When they arrive at her home, they find Martine and Maurice inside. The gang cut the power to the house and set about trying to gain entrance using any means possible, with Rico attacking the door with a blowtorch. Martine alerts the neighbors, and manages to injure Rico's hand. She is then able to flee the house with Maurice, who has managed to stop two of the gang members from gaining entry, and the couple climb to the top of the building to escape the attack.

As the assault continues, Martine's sister is attacked, but is rescued by Maurice. One of the supporters dies from a fall after coming to the realization that it was in fact Rico who had killed Béru. The gang continues to ransack the neighbors' apartments, going so far as to attack some of them. The pursuit continues into a factory, where the gang beats up a security guard, while Maurice gets rid of two of their supporters.

Rico catches up with the couple, in the factory, and threatens them with an axe, but Granowski arrives with other police personnel before he can carry out his threat. One of the supporters, Mayor, is armed with a gun. He shoots at Maurice, then refuses to give himself up and is killed by Granowski. Maurice and Martine flee in a car, with Rico hot on their heels in his gang's bus. After a pursuit around a large construction site, Rico knocks the couple's car off a ledge with his bus. The car falls a few meters to the ground, apparently killing its two occupants.
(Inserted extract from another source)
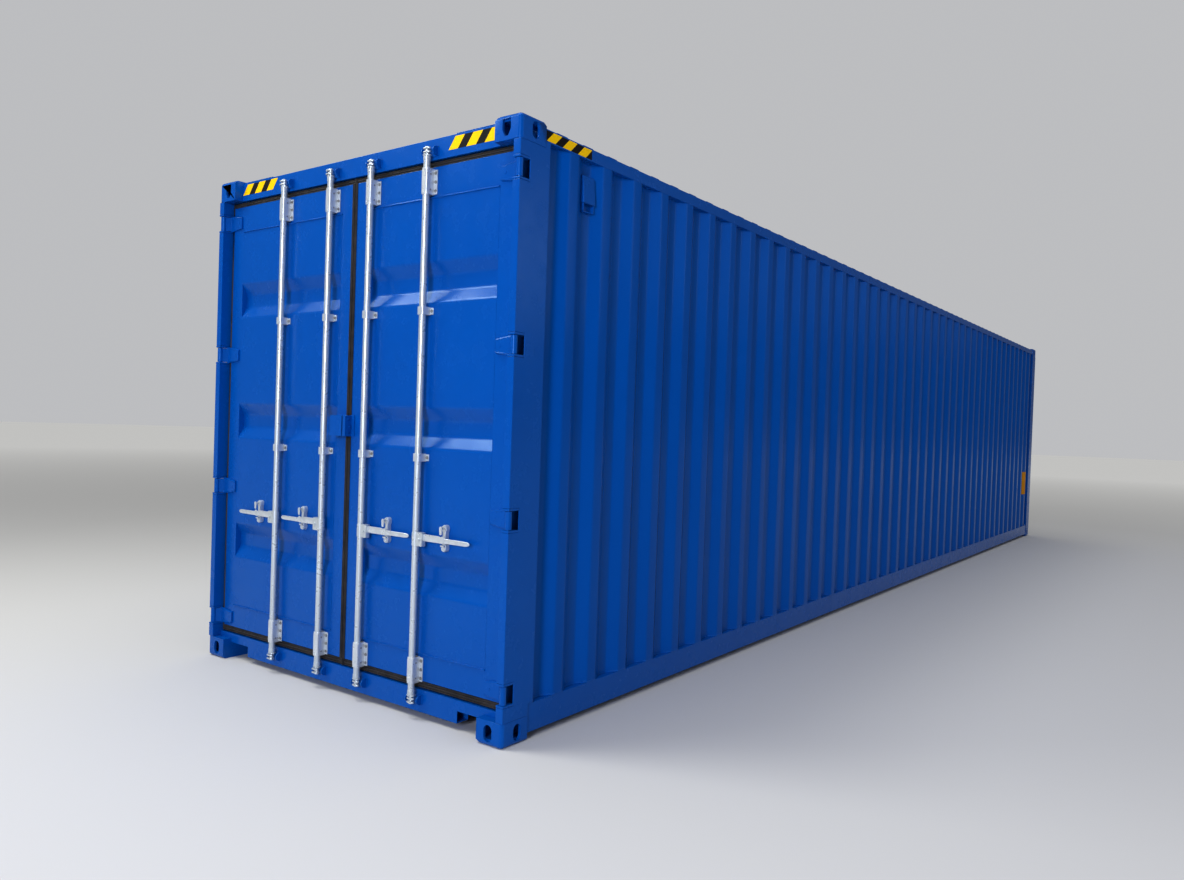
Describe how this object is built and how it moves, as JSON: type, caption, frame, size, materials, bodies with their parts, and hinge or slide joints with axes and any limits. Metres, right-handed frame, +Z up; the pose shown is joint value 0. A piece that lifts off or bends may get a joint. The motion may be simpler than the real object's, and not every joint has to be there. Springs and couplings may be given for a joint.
{
  "type": "shipping container",
  "caption": "Steel freight container, high-cube, with corrugated walls, plywood floor, double doors locked by turning bars, and corner castings for lifting and stacking.",
  "frame": {"origin": "on the ground under the centre of the box", "axes": "+X along the length towards the closed front end, +Y to the left side seen from the doors, +Z up"},
  "size_m": [12.192, 2.438, 2.896],
  "materials": {
    "blue_paint": "semi-gloss",
    "zinc_steel": "hot-dip galvanised",
    "door_rubber": "matte",
    "floor_board": "oiled plywood"
  },
  "bodies": {
    "container": {"castings_bottom": "blue_paint", "castings_top": "blue_paint", "door_posts": "blue_paint", "front_posts": "blue_paint", "bottom_side_rails": "blue_paint", "top_side_rails": "blue_paint", "door_header": "blue_paint", "door_sill": "blue_paint", "front_header": "blue_paint", "front_sill": "blue_paint", "gooseneck_tunnel": "blue_paint", "cross_members": "blue_paint", "floor": "floor_board", "side_wall_left": "blue_paint", "side_wall_right": "blue_paint", "front_wall": "blue_paint", "roof": "blue_paint", "roof_end_plates": "blue_paint", "roof_corner_plates": "blue_paint", "ventilators": "blue_paint", "hinge_lugs": "blue_paint", "cam_keepers": "blue_paint"},
    "leaf_left": {"leaf_frame_left": "blue_paint", "leaf_panel_left": "blue_paint", "leaf_seal_left": "door_rubber", "hinge_blades_left": "blue_paint", "bar_brackets_left": "zinc_steel", "handle_retainers_left": "zinc_steel", "lock_box_left": "blue_paint"},
    "leaf_right": {"leaf_frame_right": "blue_paint", "leaf_panel_right": "blue_paint", "leaf_seal_right": "door_rubber", "hinge_blades_right": "blue_paint", "bar_brackets_right": "zinc_steel", "handle_retainers_right": "zinc_steel", "lock_box_right": "blue_paint"},
    "lock_bar_left_inner": {"bar_left_inner": "zinc_steel", "handle_left_inner": "zinc_steel"},
    "catch_left_inner": {"catch_left_inner": "zinc_steel"},
    "lock_bar_left_outer": {"bar_left_outer": "zinc_steel", "handle_left_outer": "zinc_steel"},
    "catch_left_outer": {"catch_left_outer": "zinc_steel"},
    "lock_bar_right_inner": {"bar_right_inner": "zinc_steel", "handle_right_inner": "zinc_steel"},
    "catch_right_inner": {"catch_right_inner": "zinc_steel"},
    "lock_bar_right_outer": {"bar_right_outer": "zinc_steel", "handle_right_outer": "zinc_steel"},
    "catch_right_outer": {"catch_right_outer": "zinc_steel"}
  },
  "joints": [
    {"name": "door_left_hinge", "type": "hinge", "parent": "container", "child": "leaf_left", "pos_m": [-6.078, 1.201, 1.4475], "axis": [0, 0, -1], "range_deg": [0, 262]},
    {"name": "bar_left_inner_turn", "type": "hinge", "parent": "leaf_left", "child": "lock_bar_left_inner", "pos_m": [-6.076, 0.1675, 0.912], "axis": [0, 0, -1], "range_deg": [-110, 0]},
    {"name": "catch_left_inner_swing", "type": "hinge", "parent": "leaf_left", "child": "catch_left_inner", "pos_m": [-6.086, 0.3525, 0.97], "axis": [1, 0, 0], "range_deg": [-120, 0]},
    {"name": "bar_left_outer_turn", "type": "hinge", "parent": "leaf_left", "child": "lock_bar_left_outer", "pos_m": [-6.076, 0.589, 0.912], "axis": [0, 0, -1], "range_deg": [-110, 0]},
    {"name": "catch_left_outer_swing", "type": "hinge", "parent": "leaf_left", "child": "catch_left_outer", "pos_m": [-6.086, 0.774, 0.97], "axis": [1, 0, 0], "range_deg": [-120, 0]},
    {"name": "door_right_hinge", "type": "hinge", "parent": "container", "child": "leaf_right", "pos_m": [-6.078, -1.201, 1.4475], "axis": [0, 0, 1], "range_deg": [0, 262]},
    {"name": "bar_right_inner_turn", "type": "hinge", "parent": "leaf_right", "child": "lock_bar_right_inner", "pos_m": [-6.076, -0.1675, 0.912], "axis": [0, 0, 1], "range_deg": [-110, 0]},
    {"name": "catch_right_inner_swing", "type": "hinge", "parent": "leaf_right", "child": "catch_right_inner", "pos_m": [-6.086, -0.3525, 0.97], "axis": [-1, 0, 0], "range_deg": [-120, 0]},
    {"name": "bar_right_outer_turn", "type": "hinge", "parent": "leaf_right", "child": "lock_bar_right_outer", "pos_m": [-6.076, -0.589, 0.912], "axis": [0, 0, 1], "range_deg": [-110, 0]},
    {"name": "catch_right_outer_swing", "type": "hinge", "parent": "leaf_right", "child": "catch_right_outer", "pos_m": [-6.086, -0.774, 0.97], "axis": [-1, 0, 0], "range_deg": [-120, 0]}
  ]
}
Granowski arrives at the scene moments later in his car.

With his mission accomplished, Rico walks away from the scene, gleefully ranting, raving, gesturing, and proffering insults to the excavation workers around him. A police car is seen catching up with him just as the film ends.

==Cast==
- Michel Serrault as Rico
- Carole Laure as Martine Vannier
- Eddy Mitchell as Maurice Bruno
- Laurent Malet as Teddy
- Claude Brosset as Albert
- Jean-Pierre Mocky as Inspector Granowski
- Géraldine Danon as Cathy, Martine's sister

== Reception ==
À mort l'arbitre wasn't as successful as hoped for in French cinemas (box office figures of 359,972 - 103,804 of those in Paris) though it did receive largely favorable reviews, with Jacques Morice of Télérama describing Michel Serrault as impeccable and chilling in his role as a belligerent proletarian.

Not until it was seen on French television by 17 million viewers in 1989, as part of a series called Dossiers de l'écran (literally "screen files": each episode consisted of the broadcast of a film dealing with a chosen theme followed by discussions with studio guests on the same theme) and after the Hillsborough and Heysel disasters, did À mort l'arbitre become a success and begin to establish itself as a cult film and one of director Jean-Pierre Mocky's classics.

In 2006 French newspaper Libération described the film as a disturbing, and still relevant, satire on the fanaticism of football supporters, and the director Jean-Pierre Mocky as one of the rare French film makers capable of making such a high-caliber, risk-taking social drama.